Milan e Roma in amichevole a Perth, in Australia, nel ricordo di Agostino Di Bartolomei. Il 30 Maggio è una data che i romanisti non dimenticheranno mai. Nel 1984 svaniva nel modo peggiore possibile il sogno cullato da una vita da ogni tifoso della Roma. Finale di Champions League, in casa, persa 4-2 dopo i calci di rigore con il Liverpool. Dieci anni dopo, trenta anni fa, Agostino Di Bartolomei, indimenticabile Capitano della Roma dello Scudetto, si toglie la vita.
La fine ha un inizio. Finale di Coppa dei Campioni: Roma – Liverpool, dopo i tempi regolamentari e i supplementari, è ancora bloccata sull’1-1. Si va ai calci di rigore. Il primo tiro dal dischetto è di quella squadra inglese. Sbagliato. Ora serve coraggio. Tutti aspettano il “divino”, all’epoca, Falcao, che sul quel dischetto non si presenterà mai. E allora ci va Agostino Di Bartolomei. Il capitano non si tira indietro e lo fa da par suo, prendendo il pallone sottobraccio. In quel momento è il papà di tutti i romanisti che hanno paura e cercano rifugio nel loro uomo simbolo. Il suo viso è rassicurante, lo sguardo, fiero, il destro violentissimo. Gol. La Roma, in quel preciso e unico momento di quella finale, è in vantaggio. L’epilogo è noto. Un finale che cambierà per sempre la storia della Roma e la vita di Agostino Di Bartolomei.
La Roma si consola con l’ultimo trofeo stagionale. Agostino Di Bartolomei vince la Coppa Italia e poi lascia la fascia di capitano e la città, destinazione Milano, dove indosserà la maglia del Milan. Motivo? Incomprensioni con la società. Il 14 ottobre 1984, Di Bartolomei gioca e segna a San Siro con la maglia del Milan. Esulta, ma non con gioia: piuttosto con la rabbia di un amante tradito. Il 24 febbraio del 1985 torna a Roma dove è accolto con freddezza e qualche fischio. Un ultimo strappo, lacerante. Nella sua città, non ci tornerà più. Va a Cesena, chiude la carriera a Salerno dove sceglie di vivere. Appesi gli scarpini al chiodo, ha due progetti: una “scuola calcio” nel senso pieno del termine, e tornare a Roma. Entrambi sono difficili da concretizzare. Castellabate è una realtà complicata e i progetti stentano a decollare. E da Roma il telefono tace.
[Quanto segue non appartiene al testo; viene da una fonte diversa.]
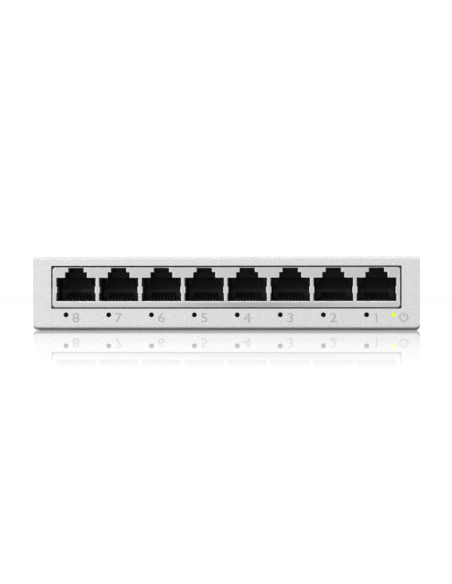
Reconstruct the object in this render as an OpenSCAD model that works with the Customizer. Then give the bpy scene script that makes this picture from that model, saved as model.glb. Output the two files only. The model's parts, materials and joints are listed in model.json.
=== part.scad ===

Il silenzio assordante ferisce e tormenta Di Bartolomei, dimenticato da un mondo che lo stima, ma non lo comprende. Inevitabile. Di Bartolomei è lontanissimo dallo stereotipo del calciatore: silenzioso, riflessivo, profondo, colto. Ama parlare di politica, arte e filosofia. Insegna che è meglio cercare i lati buoni, piuttosto che odiare. L’idea e i valori sono in un libro: “Il Manuale del calcio”. Leggerlo aiuta a capire chi fosse Agostino Di Bartolomei. Più difficile, invece, cogliere il senso di quel giorno e di quel gesto. Il 30 maggio del 1994 la rabbia si mescola al dolore, al rimpianto, allo sgomento. Qualcosa non ha funzionato. Cosa? Inutile cercare risposte che nessuno è in grado di fornire. Meglio guardare i lati buoni. E dunque è significativo che con Milan – Roma il ricordo di Agostino Di Bartolomei sia vivido in chi non ha avuto tempo e fortuna di viverlo. Di Bartolomei è e sarà sempre il Capitano. Un eroe tragico, ma destinato a non invecchiare mai. In fondo, per cucire il filo di una memoria, basta un Ago.